Start of DATA PROVIDED
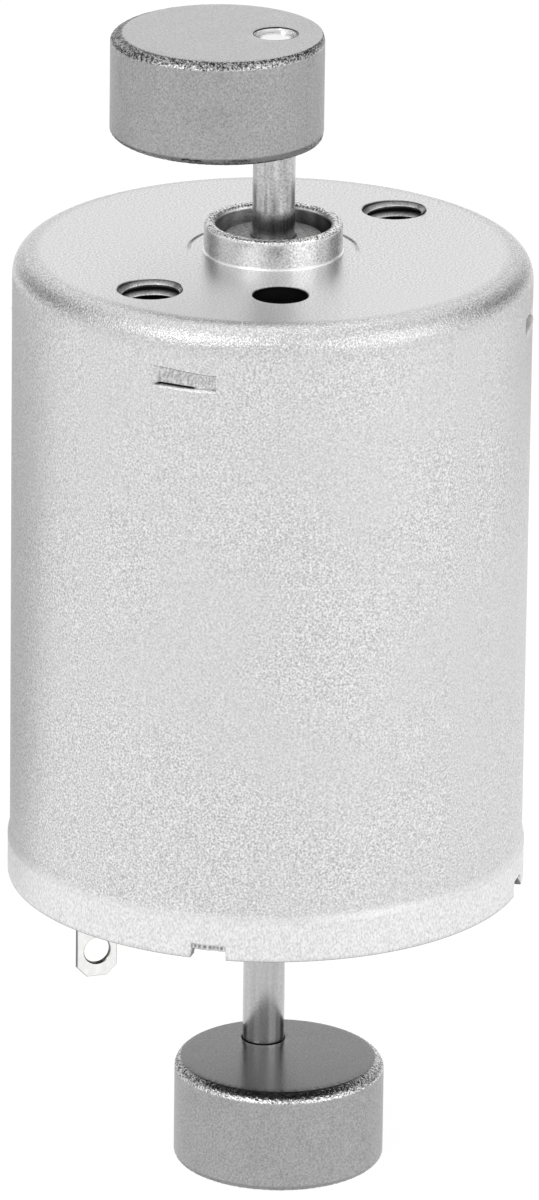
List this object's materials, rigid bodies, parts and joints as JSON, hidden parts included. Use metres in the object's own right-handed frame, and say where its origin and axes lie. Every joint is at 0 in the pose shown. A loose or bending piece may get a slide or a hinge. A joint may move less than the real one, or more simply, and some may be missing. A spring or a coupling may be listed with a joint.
{
  "type": "vibration motor",
  "caption": "Small brushed DC vibration motor: steel can with screw holes in its face, and a shaft out of both ends with an eccentric disc weight on each.",
  "frame": {"origin": "centre of the can's front face, on the shaft's axis", "axes": "+Z along the shaft, out of the front face; +X along the line of the two screw holes; +Y completes a right-handed frame"},
  "size_m": [0.0246, 0.0246, 0.0552],
  "materials": {
    "zinc_plated_steel": "satin",
    "sintered_iron": "satin",
    "ferrite": "matte",
    "spring_steel": "satin",
    "black_nylon": "satin",
    "tinned_brass": "satin",
    "phosphor_bronze": "satin",
    "carbon_graphite": "matte",
    "ground_steel": "polished",
    "natural_nylon": "satin",
    "turned_brass": "satin",
    "epoxy_paper": "satin",
    "electrical_steel": "satin",
    "enamelled_copper": "gloss",
    "phenolic": "gloss",
    "copper": "satin",
    "varistor_ceramic": "matte",
    "sintered_steel": "satin"
  },
  "bodies": {
    "stator": {"can": "zinc_plated_steel", "front_bearing": "sintered_iron", "magnet_a": "ferrite", "magnet_b": "ferrite", "magnet_spring_a": "spring_steel", "magnet_spring_b": "spring_steel", "end_cap": "black_nylon", "rear_bearing": "sintered_iron", "terminal_a": "tinned_brass", "terminal_b": "tinned_brass", "brush_arm_a": "phosphor_bronze", "brush_arm_b": "phosphor_bronze", "brush_a": "carbon_graphite", "brush_b": "carbon_graphite"},
    "rotor": {"shaft": "ground_steel", "front_thrust_washer": "natural_nylon", "front_spacer": "turned_brass", "front_insulator": "epoxy_paper", "armature_core": "electrical_steel", "rear_insulator": "epoxy_paper", "armature_windings": "enamelled_copper", "commutator_hub": "phenolic", "commutator_segments": "copper", "varistor_ring": "varistor_ceramic", "rear_thrust_washer": "natural_nylon", "front_weight": "sintered_steel", "rear_weight": "sintered_steel"}
  },
  "joints": [
    {"name": "rotor_spin", "type": "hinge", "parent": "stator", "child": "rotor", "pos_m": [0, 0, 0], "axis": [0, 0, 1], "continuous": true}
  ]
}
End of DATA PROVIDED
EXERCISE GOAL »
Set every line of the listing down word for word.

SOLUTION TO THIS EXERCISE »
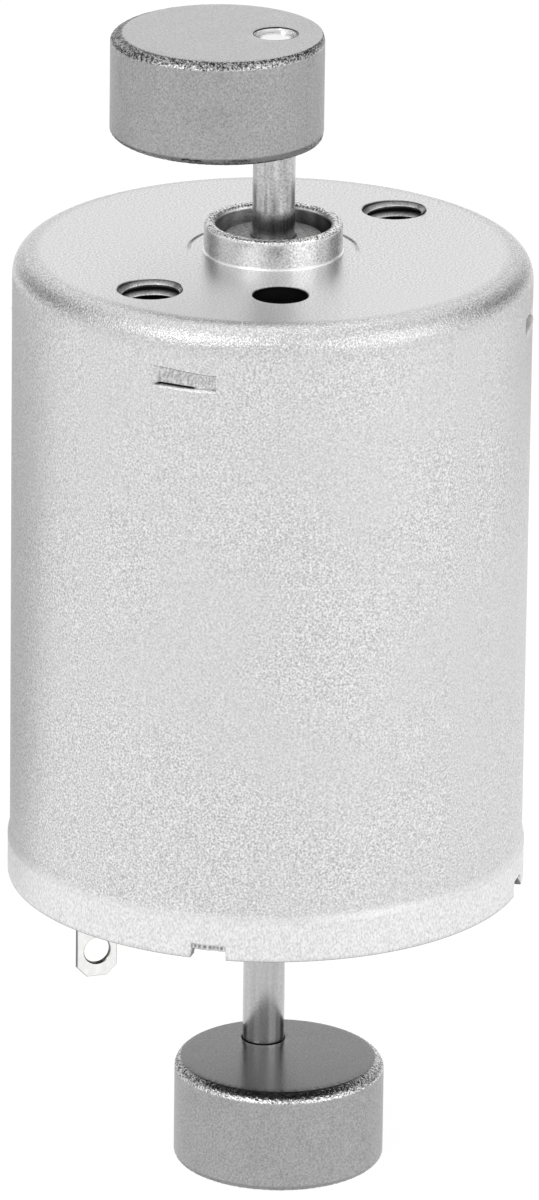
List this object's materials, rigid bodies, parts and joints as JSON, hidden parts included. Use metres in the object's own right-handed frame, and say where its origin and axes lie. Every joint is at 0 in the pose shown. A loose or bending piece may get a slide or a hinge. A joint may move less than the real one, or more simply, and some may be missing. A spring or a coupling may be listed with a joint.
{
  "type": "vibration motor",
  "caption": "Small brushed DC vibration motor: steel can with screw holes in its face, and a shaft out of both ends with an eccentric disc weight on each.",
  "frame": {"origin": "centre of the can's front face, on the shaft's axis", "axes": "+Z along the shaft, out of the front face; +X along the line of the two screw holes; +Y completes a right-handed frame"},
  "size_m": [0.0246, 0.0246, 0.0552],
  "materials": {
    "zinc_plated_steel": "satin",
    "sintered_iron": "satin",
    "ferrite": "matte",
    "spring_steel": "satin",
    "black_nylon": "satin",
    "tinned_brass": "satin",
    "phosphor_bronze": "satin",
    "carbon_graphite": "matte",
    "ground_steel": "polished",
    "natural_nylon": "satin",
    "turned_brass": "satin",
    "epoxy_paper": "satin",
    "electrical_steel": "satin",
    "enamelled_copper": "gloss",
    "phenolic": "gloss",
    "copper": "satin",
    "varistor_ceramic": "matte",
    "sintered_steel": "satin"
  },
  "bodies": {
    "stator": {"can": "zinc_plated_steel", "front_bearing": "sintered_iron", "magnet_a": "ferrite", "magnet_b": "ferrite", "magnet_spring_a": "spring_steel", "magnet_spring_b": "spring_steel", "end_cap": "black_nylon", "rear_bearing": "sintered_iron", "terminal_a": "tinned_brass", "terminal_b": "tinned_brass", "brush_arm_a": "phosphor_bronze", "brush_arm_b": "phosphor_bronze", "brush_a": "carbon_graphite", "brush_b": "carbon_graphite"},
    "rotor": {"shaft": "ground_steel", "front_thrust_washer": "natural_nylon", "front_spacer": "turned_brass", "front_insulator": "epoxy_paper", "armature_core": "electrical_steel", "rear_insulator": "epoxy_paper", "armature_windings": "enamelled_copper", "commutator_hub": "phenolic", "commutator_segments": "copper", "varistor_ring": "varistor_ceramic", "rear_thrust_washer": "natural_nylon", "front_weight": "sintered_steel", "rear_weight": "sintered_steel"}
  },
  "joints": [
    {"name": "rotor_spin", "type": "hinge", "parent": "stator", "child": "rotor", "pos_m": [0, 0, 0], "axis": [0, 0, 1], "continuous": true}
  ]
}